Согласно Томасу Бретту, который незадолго до того был посвящен в епископы неприсягнувших и позже вел протоколы, в июле 1716 г. шотландец из неприсягнувших, Арчибальд Кэмпбелл, случайно встретил Арсения и обсуждал с ним возможности более тесного общения. По словам историка Скиннера, «тщательно обдумав все пути, которые, как он полагал, могут быть полезны для Церкви, (Кэмпбелл) использовал переговоры, чтобы намекнуть на что‑нибудь в этом роде». Арсений отнесся благосклонно. Так Кэмпбелл и Иеремия Коллиер, глава английских неприсягнувших, вместе с Томасом Бреттом, Нафанаилом Спинксом, Джеймсом Гаддерером и некоторыми другими, собрались, чтобы подготовить предложения для передачи Восточным патриархам.[494]
Вероятно, в начале 1717 г. экземпляр предложений был вручен Арсению, который передал его в Константинополь. Это был пространный документ, переведенный на изысканный греческий язык Спинксом с помощью г–на Томаса Рэтрея из Крэйг–холла. Предложений было двенадцать; к ним было добавлено двенадцать пунктов, по которым неприсягнувшие считали, что они полностью согласны с православными, и пять пунктов, по которым они не соглашались, и потому было необходимо обсуждение.
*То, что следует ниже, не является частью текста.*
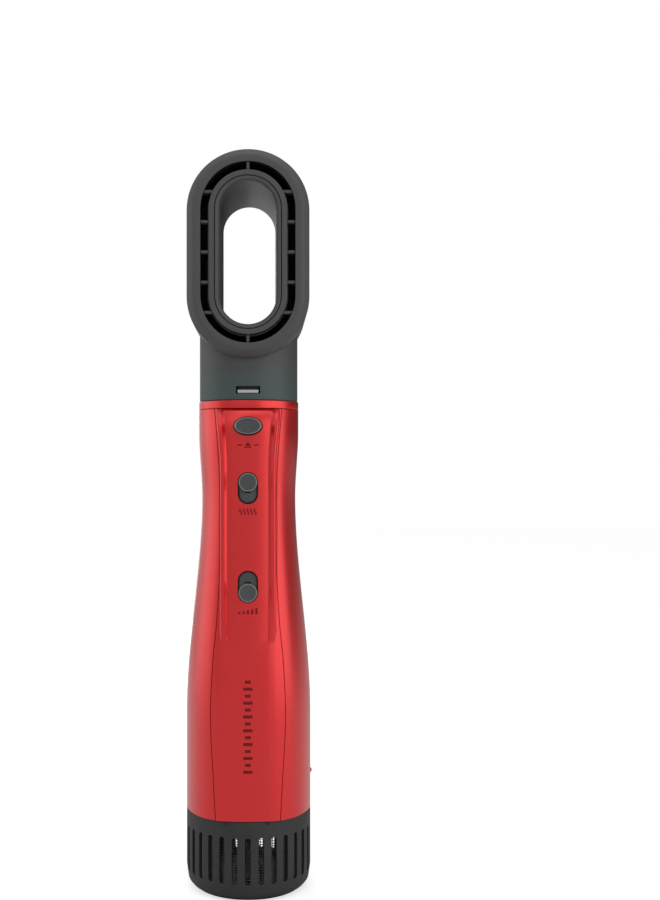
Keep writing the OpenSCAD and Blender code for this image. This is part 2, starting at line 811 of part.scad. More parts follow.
module cord_bush() {
    color(dark) rotate_extrude() polygon([
        [inlet_r, 0], [bush_r, 0], [bush_r, base_t + 2.2], [bush_r + 1.4, base_t + 2.2],
        [bush_r + 1.4, base_t + 4], [bush_r, base_t + 4], [bush_r - 0.6, inlet_h],
        [inlet_r, inlet_h]
    ]);
}

module filter_cover() {
    slot_low = 8;
    slot_top = filter_top - 7;
    color(dark) difference() {
        rotate_extrude() polygon([
            [lip_r, filter_low], [grip_r - 3.4, filter_low], [grip_r - 1.6, filter_low + 1],
            [grip_r - 0.6, filter_low + 3], [grip_r, shell_z / 2], [grip_r, filter_top],
            [filter_in, filter_top], [filter_in, filter_low + 4], [lip_r, filter_low + 2.4]
        ]);
        for (i = [0:filter_slots - 1]) rotate([0, 0, i * 360 / filter_slots])
            translate([filter_in - 3, -filter_slot_w / 2, slot_low])
                cube([8, filter_slot_w, slot_top - slot_low]);
    }
}

module filter_mesh() {
    holes = 24;
    rows = 3;
    low = filter_low + 5;
    high = filter_top - 1;
    row_h = (high - low) / rows;
    color(steel) difference() {
        ring(filter_in, filter_in - 0.6, low, high);
        for (i = [0:holes - 1]) rotate([0, 0, i * 360 / holes])
            for (j = [0:rows - 1])
                translate([filter_in - 3, -2.5, low + j * row_h + 1])
                    cube([5, 5, row_h - 2]);
    }
}

// ---- head ----

module neck_sleeve() {
    color(neck_grey) difference() {
        ring(neck_r, socket_r, handle_h + end_gap, loop_z - loop_half);
        // the saddle that fits the loop's round lower end
        facing_front(-40, 40, loop_z - loop_half) circle(r = loop_r);
        for (side = [0, 180]) rotate([0, 0, side])
            facing_front(socket_r - 4, neck_r + 1, handle_h + window_lift + window_h / 2)
                square([window_w, window_h], center = true);
    }
}

module head_housing() {
    color(head_grey) difference() {
        loop_sweep() polygon([
            [loop_r, rear_seam_y], [loop_r, bevel - loop_front],
            [loop_r - bevel, -loop_front], [outlet_out, -loop_front],
            [outlet_out, outlet_depth - loop_front],
            [outlet_out + 1.4, outlet_depth - loop_front],
            [outlet_out + 1.4, loop_wall - loop_front],
            [loop_r - bevel - 0.8, loop_wall - loop_front],
            [loop_r - loop_wall, bevel + 0.8 - loop_front],
            [loop_r - loop_wall, rear_seam_y]
        ]);
        // the air's way in from the neck
        translate([0, 0, handle_h]) cylinder(r = spigot_in - 0.4, h = loop_z - loop_half - handle_h);
    }
}

module head_core() {
    color(head_grey) loop_sweep() polygon([
        [core_in, rear_seam_y], [core_in, -loop_front], [outlet_in, -loop_front],
        [outlet_in, outlet_depth - loop_front], [core_in + 1.4, outlet_depth + 1 - loop_front],
        [core_in + 1.4, rear_seam_y]
    ]);
}

module head_liner() {
    lip = liner_wall - 0.2;
    color(head_grey) loop_sweep() polygon(concat(
        [[hole_r + liner_wall, rear_seam_y], [hole_r + liner_wall, -loop_front]],
        [for (a = [90:-22.5:0]) [
            hole_r + lip - lip * cos(a), lip - loop_front - lip * sin(a)
        ]],
        [[hole_r, rear_seam_y]]
    ));
}

module head_rear_cover() {
    color(head_grey) loop_sweep() polygon([
        [hole_r, rear_seam_y], [loop_r, rear_seam_y], [loop_r, loop_back - 1.4],
        [loop_r - 0.4, loop_back - 0.4], [loop_r - 1.4, loop_back],
        [hole_r + 1, loop_back], [hole_r, loop_back - 1]
    ]);
}

// The ribs that bridge the air outlet, on a rail around the core.
module outlet_ribs() {
    front = loop_front - 0.9;
    back = loop_front - 7;
    color(head_grey) {
        loop_sweep() polygon([
            [outlet_in, -back - 2], [outlet_in + 0.5, -back - 2],
            [outlet_in + 0.5, -back], [outlet_in, -back]
        ]);
        intersection() {
            loop_sweep() polygon([
                [outlet_in, -front], [outlet_out, -front],
                [outlet_out, -back], [outlet_in, -back]
            ]);
            facing_front(back - 1, front + 1, loop_z) union() {
                square([rib_t, 3 * loop_r + 2 * loop_half], center = true);
                for (i = [-2:2]) translate([0, i * rib_pitch])
                    square([3 * loop_r, rib_t], center = true);
            }
        }
    }
}

main_shell();
front_cover();
top_collar();
coupling_spigot();
coupling_seal();
air_tube();
outlet_guard();
heat_switch_well();
speed_switch_well();
control_board();
heat_switch();
speed_switch();
board_screws();
heater_sleeve();
heater_frame();
heater_coil();
thermostat();
thermal_fuse();
air_duct();
motor_mounts();
motor_shroud();
motor_stator();
motor_windings();
motor_bearings();
motor_board();
mains_leads();
intake_frame();
base_plate();
base_screws();
cord_bush();
impeller();
motor_shaft();
motor_rotor();
head_housing();
head_core();
head_liner();
outlet_ribs();
head_rear_cover();
neck_sleeve();
front_button();
front_latch();
front_spring();
rear_button();
rear_latch();
rear_spring();
heat_knob();
heat_shutter();
speed_knob();
speed_shutter();
filter_cover();
filter_mesh();
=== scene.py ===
# %% [markdown]
# # A hot-air styler with a loop-shaped drying head
#
# The styler is a waisted handle in red metallic lacquer with a grey loop on top. Hot air
# leaves a narrow ring of openings around the loop. The engineering model is loaded first
# and never changed. It holds every size, so each visible piece below is built on it, and
# whatever moves there carries the pieces that stand for it here.

# %% Load the frame
import json
import math

import bmesh
import bpy
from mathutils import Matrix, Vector


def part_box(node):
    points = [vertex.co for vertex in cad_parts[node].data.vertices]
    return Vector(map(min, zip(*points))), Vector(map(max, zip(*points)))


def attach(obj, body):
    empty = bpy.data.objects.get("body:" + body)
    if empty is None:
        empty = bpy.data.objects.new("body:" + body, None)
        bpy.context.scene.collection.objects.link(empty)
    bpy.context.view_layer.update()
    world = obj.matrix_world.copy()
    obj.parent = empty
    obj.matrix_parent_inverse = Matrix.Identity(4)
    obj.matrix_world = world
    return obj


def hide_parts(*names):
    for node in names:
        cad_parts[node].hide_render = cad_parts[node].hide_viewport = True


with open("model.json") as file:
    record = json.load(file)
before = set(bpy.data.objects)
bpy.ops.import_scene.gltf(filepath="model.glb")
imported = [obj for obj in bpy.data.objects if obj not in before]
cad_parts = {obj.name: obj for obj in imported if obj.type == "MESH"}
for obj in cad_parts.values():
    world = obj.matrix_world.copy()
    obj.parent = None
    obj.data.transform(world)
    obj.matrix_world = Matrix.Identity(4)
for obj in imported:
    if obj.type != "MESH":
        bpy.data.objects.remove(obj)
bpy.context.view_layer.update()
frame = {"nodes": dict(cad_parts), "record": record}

# %% [markdown]
# ## Sizes
#
# The frame says where each part lies, in metres. Half-sizes and middles of its boxes give
# the radii and heights that the pieces share, so a piece moves with the model when the
# model changes. Small details that only the eye needs, such as a rounded edge, are given
# in millimetres next to the piece that has them.

# %% Sizes taken from the frame
MM = 0.001
MERGE = 0.002 * MM


def low(node):
    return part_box(node)[0]


def high(node):
    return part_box(node)[1]


def middle(node):
    return (low(node) + high(node)) / 2


collar_low, collar_high = low("top_collar").z, high("top_collar").z
collar_r = high("top_collar").x
shell_low, shell_high = low("main_shell").z, high("main_shell").z
grip_r = high("filter_cover").x
neck_r = high("neck_sleeve").x
button_z = middle("front_button").z
heat_z = middle("heat_switch_well").z
speed_z = middle("speed_switch_well").z

loop_r = high("head_housing").x
loop_z = middle("head_housing").z
loop_half = high("head_housing").z - loop_z - loop_r
loop_front = -low("head_housing").y
loop_back = high("head_rear_cover").y
rear_seam = low("head_rear_cover").y
print(f"loop: {2e3 * loop_r:.1f} wide, {2e3 * (loop_r + loop_half):.1f} high, in mm")

# %% [markdown]
# ## The camera and the light
#
# The styler is seen from straight in front, with a 50 mm lens at about 0.58 m. The camera
# stands level and is shifted, as an architect's camera is, so that the upright edges stay
# upright while the styler stands left of the middle.
#
# A lacquered tube shows the room as upright bands, so the lamps are tall softboxes: one to
# the right front and one beside the left edge. Weaker ones in front, behind and overhead
# keep the strip and the other sides readable too.

# %% Camera
lens = bpy.data.cameras.new("camera")
lens.lens = 50
lens.sensor_width = 36
lens.shift_x, lens.shift_y = 0.0728, 0.0111
camera = bpy.data.objects.new("camera", lens)
camera.location = (7.3 * MM, -577.5 * MM, 195 * MM)
camera.rotation_euler = (math.radians(90), 0, 0)
bpy.context.scene.collection.objects.link(camera)
bpy.context.scene.camera = camera
bpy.context.scene.view_settings.view_transform = "Standard"
print("camera at", tuple(round(c, 3) for c in camera.location))


# %% Softboxes
def softbox(name, turn, lift, away, width, height, power):
    """A soft lamp that looks at the handle's middle. turn is in degrees from the camera's side."""
    light = bpy.data.lights.new(name, "AREA")
    light.shape = "RECTANGLE"
    light.size, light.size_y = width, height
    light.energy = power
    lamp = bpy.data.objects.new(name, light)
    aim = Vector((0, 0, 0.17))
    side, up = math.radians(turn), math.radians(lift)
    lamp.location = aim + away * Vector(
        (math.sin(side) * math.cos(up), -math.cos(side) * math.cos(up), math.sin(up))
    )
    lamp.rotation_euler = (aim - lamp.location).to_track_quat("-Z", "Y").to_euler()
    lamp.visible_camera = False
    bpy.context.scene.collection.objects.link(lamp)
    return lamp


lamps = [
    softbox("right_softbox", 61, 4, 0.8, 0.98, 0.9, 2.45),
    softbox("left_softbox", -97, 4, 0.8, 0.78, 0.9, 1.25),
    softbox("front_fill", -20, 35, 1.2, 0.7, 0.5, 0.6),
    softbox("rear_softbox", 190, 10, 0.9, 0.3, 0.9, 1.2),
    softbox("top_softbox", 10, 80, 0.9, 0.8, 0.8, 1.5),
]
print(len(lamps), "softboxes")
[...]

Двенадцать предложений были следующие. Во–первых, Иерусалим должен считаться Матерью–Церковью; во–вторых, этому патриархату должно быть дано преимущество над всеми другими Церквами. В–третьих, будут признаны канонические права Александрийского, Антиохийского и Константинопольского патриархатов; в–четвертых, будет признано равенство по чести Константинополя и Рима. В–пятых и в–шестых, остатки «кафоликов» в Британской церкви (так неприсягнувшие именовали себя) признают, что они получили христианство из Иерусалима и вернутся к этому «древнему божественному порядку». В–седьмых, согласованность в богослужении между Церквами должна быть достигнута как можно более тесная. В–восьмых, британцы должны восстановить древнее английское богослужение. В–девятых, гомилии Иоанна Златоуста, Григория Богослова и другие труды св. отцов должны быть переведены на английский язык. В–десятых, Иерусалимский епископ будет особо поминаться в молитвах за патриархов объединенной Церкви. В–одиннадцатых, за британские Церкви также будет возноситься молитва. Наконец, предстоит обменяться письмами для утверждения актов, представляющих взаимный интерес.